As a Turing fan site helpfully pointed out, this movie is more like an extended episode of Downton Abbey, than a tribute to a genius, but with a fresh new look into Britain's awkward and disturbing relationship with "intelligent" people, as well as its awkward relationship with its past.
American Sniper (2014)
"Gung ho" American propaganda? Uh, this movie was barely mobile actually. Try wiping the drool off your chin and breathing before you type.
This movie got an Oscar nomination but only because it was a movie about a supposed "big" or serious subject - America's wars - and because they increased the number of films which receive best picture nominations....
It is by no means a "pro-USA propaganda movie" and it's quite disturbing to see the number of reviews which say that.
Like with any movie titled "American (something)" I was skeptical that this could live up to the idea of being as grand and spectacular as America itself, or that it would give us some kind of "insight" into the American psyche, and what makes an American sniper so different from say, um, I dunno... a French one... yada yada... etc.
And unfortunately I was right, "American Sniper" hugely fails most of all to give us a spectacular visual display of why he was such a brilliant marksman or soldier. We're largely supposed to just believe he was because of the way his buddies and fellow soldiers call him "legend". Only near the end of the film does it even attempt any visual effects (some simple slow-mo), when he's taking out his main enemy. It's not surprising that this movie was so poorly and half-heartedly made, the director Clint Eastwood was already in his early 80s by the time this came out.

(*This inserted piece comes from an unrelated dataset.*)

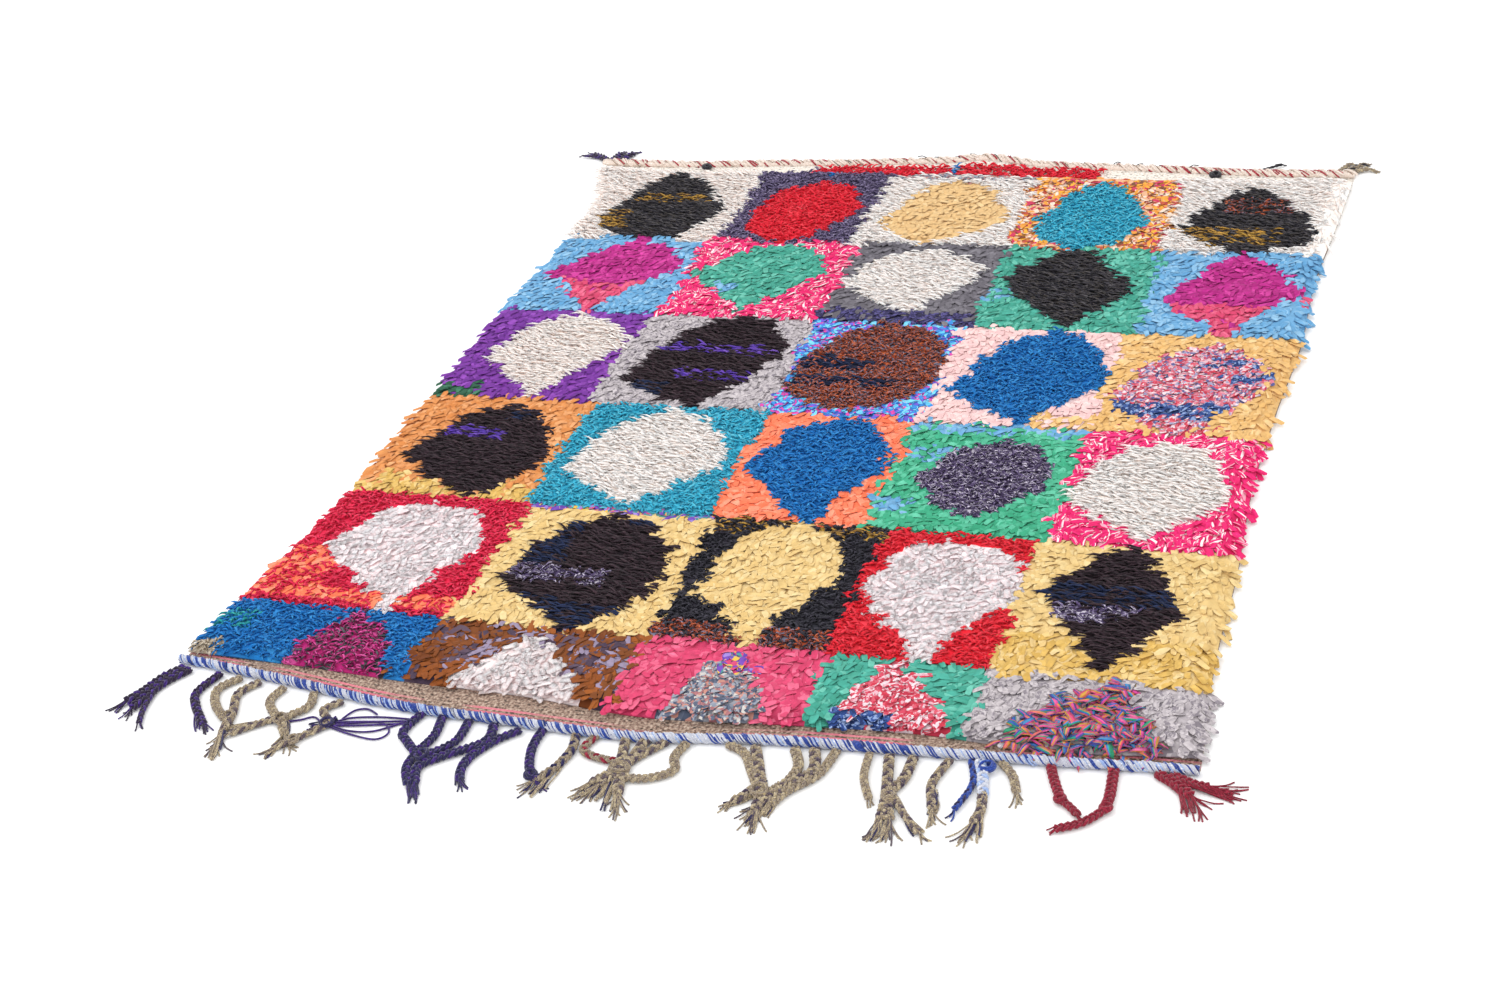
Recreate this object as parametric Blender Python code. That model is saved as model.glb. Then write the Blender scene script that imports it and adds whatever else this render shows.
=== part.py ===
"""A boucherouite rug lying flat: knotted rag pile on one cloth, two end cords, a plaited fringe and tassels.

The rug lies on z = 0 with its fringed near end toward -Y and its far end toward +Y.
Tables give millimetres in that frame; everything built from them is in metres.
"""

from collections import namedtuple
from math import cos, pi, sin

import bmesh
import bpy
from mathutils import Vector, noise

MM = 0.001

# Driving sizes
RUG_WIDTH = 1350
PILE_TOP = 19
PILE_LUMP = 4
ROW_DIP = 5
RIM_HEIGHT = 9
BAND_THICK = 5
LOCK_REACH = 11
GAP = 0.3
CORD_SIDES = 8
NEAR_CORD_RADIUS = 7
NEAR_CORD_PITCH = 38
NEAR_CORD_SEAT = 6.4
FAR_CORD_RADIUS = 5
FAR_CORD_WRAP = 13
FAR_CORD_SEAT = 5.4
STRIP_WIDTH = 5
STRAND_HEIGHT = 8
RIPPLE_HEIGHT = 8
ACROSS_STEPS = 38
ALONG_STEPS = 92

# Where the pattern rows meet, as y, and how far the dip between them spreads
ROW_MEETS = (444, 191, -85, -355, -634)
DIP_SPREAD = 9

# The side edges at equal steps from the near end to the far end, as x
SIDE_FROM, SIDE_TO = -760, 760
LEFT_SIDE = (-677, -655, -633, -630, -628, -631, -619, -618, -677)
RIGHT_SIDE = (670, 656, 654, 645, 649, 659, 655, 666, 674)

# The end edges of the cloth and of its pile at equal steps from left to right, as y
END_FROM, END_TO = -675, 675
NEAR_EDGE = (-753, -772, -796, -803, -806, -786, -777, -769, -758)
NEAR_PILE = (-742, -747, -756, -760, -775, -762, -752, -758, -742)
FAR_PILE = (724, 710, 714, 718, 724, 722, 716, 712, 724)
FAR_EDGE = (752, 746, 756, 764, 778, 766, 758, 748, 750)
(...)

At the same time. his romance with his wife was not delivered really memorably in my opinion, so it failed to tug on the heart strings when she was talking to him on the phone from 1000s of miles away. None of the other soldiers make any impact as memorable characters, unlike in classic war movies such as Full Metal Jacket. Everything here is bland, mediocre and by the numbers.

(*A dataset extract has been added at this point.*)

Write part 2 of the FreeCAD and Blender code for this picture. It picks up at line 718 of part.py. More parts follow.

There is little-to-no memorable dialogue and at one time the movie just kinda forgets which decade it's supposed to be set in - the part where Kyle says something to his wife about "people spending time on their phones". People didn't complain about people "spending so much time on their phones" back in the 2000s when this guy was in Iraq. That's a 2010s complaint, which makes the movie one which seems to zone in and out consciousness much like you would if you were in the actual desert.
This is a lazily scripted movie because the writers knows that you already know the story. We all know about PTSD (which was never actually covered), we've heard about it hundreds of times, and we all heard about the sniper being killed by his own crazy "buddy".

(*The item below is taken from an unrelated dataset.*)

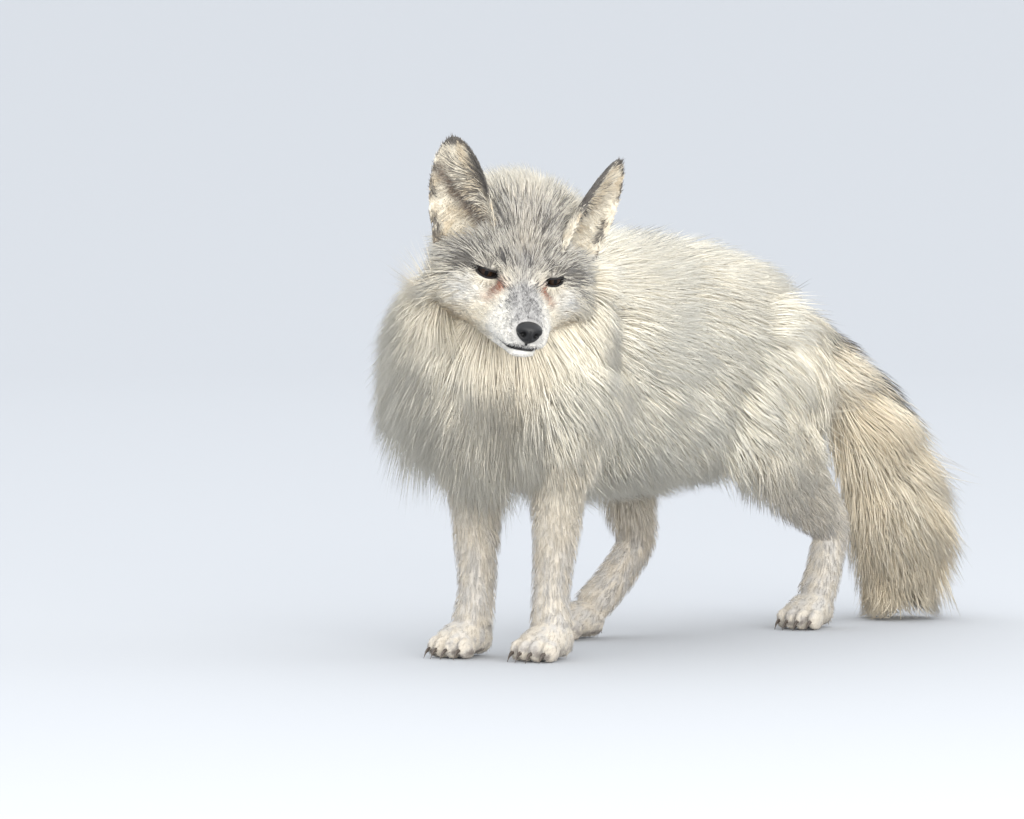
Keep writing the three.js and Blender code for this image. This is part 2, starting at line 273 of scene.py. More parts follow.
def foreLeg(side, forward):
    # the same front leg on either side, moved ahead
    rows = [
        (58, -10, 292, 28, 46, 46, 16),
        (60, -2, 246, 35, 54, 54, 18),
        (51, 10, 200, 31, 42, 42, 15),
        (43, 14, 160, 25, 29, 29, 10),
        (40, 14, 112, 21, 23, 23, 8),
        (37, 11, 64, 17.5, 19, 19, 6.5),
        (39, 8, 34, 20, 20, 20, 6),
    ]
    stations = [(side * r[0], r[1] - forward, *r[2:]) for r in rows]
    return {"stations": stations, "upright": (0, -1, 0), "ends": (24, 14)}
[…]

But seriously - how could this film be "US propaganda" when the movie both opens AND ends, concentrating on the idea of Cooper's character pointing his rifle at children? The movie is clearly either conceding ground to the idea of, (or living in the world where) the US was a big nasty human-rights-hating bully which goes around the world killing innocent foreign kids just because eeevil Bush and Cheney felt like it.
Despite being over five years old and the massive pandering that I pointed out above - lame, one-sentence reviews continue to pour in for this movie, from god knows what physical and mental locations, calling it "FASCIST UMurriCunnn Porpppraguuurnduuuuuuuuuuurgh" and the like, which is a lot more eye-opening than this weak movie was. Oh and Clint Eastwood continues to pump out yawnfests that take 100+ minutes to play out the opening paragraphs of famous/historical peoples' Wikipedia articles. That's probably one of the reasons why Hollywood now makes less money than the videogame industry, despite folks having to pay four or five times for a new game what they would have to pay for a movie ticket.
Ronin (1998)
This is not the good slice of late 90s action you're looking for, it's a joke.
The late 90s were a solid time for action flicks right? Even if it's corny it'll be exciting. And "look it's Robert de Niro and that French guy, it must be good". You couldn't be more wrong. One of the silliest and most dull movies I've seen, I had to switch it off.
This is a movie made in 1998 but wishes it was the 1960s. What with its lame spy-talk and over-long car chases. This was one of the last films by the director John Frankenheimer. What a dinosaur he comes across as here. And this will be the last time I've watched a movie written by David Mamet. House of Games was the only good movie he ever scripted.
One particularly embarrassingly out-of-date touch, is the endless beeping and electronic "twinge"ing noises every single time anyone on screen is using some sort of screen or device to track an object or person's location - you know, because the movie just has to do that to let everyone know how modern and exciting the gadgets are. Even when the movie was released that was stupid and annoying.
And at one point in this movie - I am not joking - a guy gets shot in the head and when the blood splashes on the car window it looked like tomato soup. How this happened in a movie made just before the turn of the millennium I don't know. They may as well have used the Monkees as the soundtrack.
These might be amusing side complaints if the rest of the movie was any good but it isn't. The unbelievably dull characters spew endless attempts at clever "witty" sounding lines, every other line consists of someone trying to "lay" a sleeper for the plot by seeming to suggest that they shouldn't be trusted, or something the like of that, but it doesn't make a difference cause the plot is boring and goes nowhere.
I guess the combination of Mamet and Frankenheimer shows how far it could, or can get you in the film industry, to have a 'cool' sounding name!
Nixon (1995)
Great material to chew on for the easily impressed!
A film where Oliver Stone, the mook's mook, decided that fat Welshman Anthony Hopkins was the best choice to play scrawny American president Richard Milhouse Nixon. Yeah. That totally great idea is played out for 3 tedious hours, as Hopkins hams up the "paranoid" prez.
Pretentious basement dwellers who want to act like they have some clever insight and understanding of the 70s, and/or "American power", will love this. Especially with the 192 minute running time (dear god).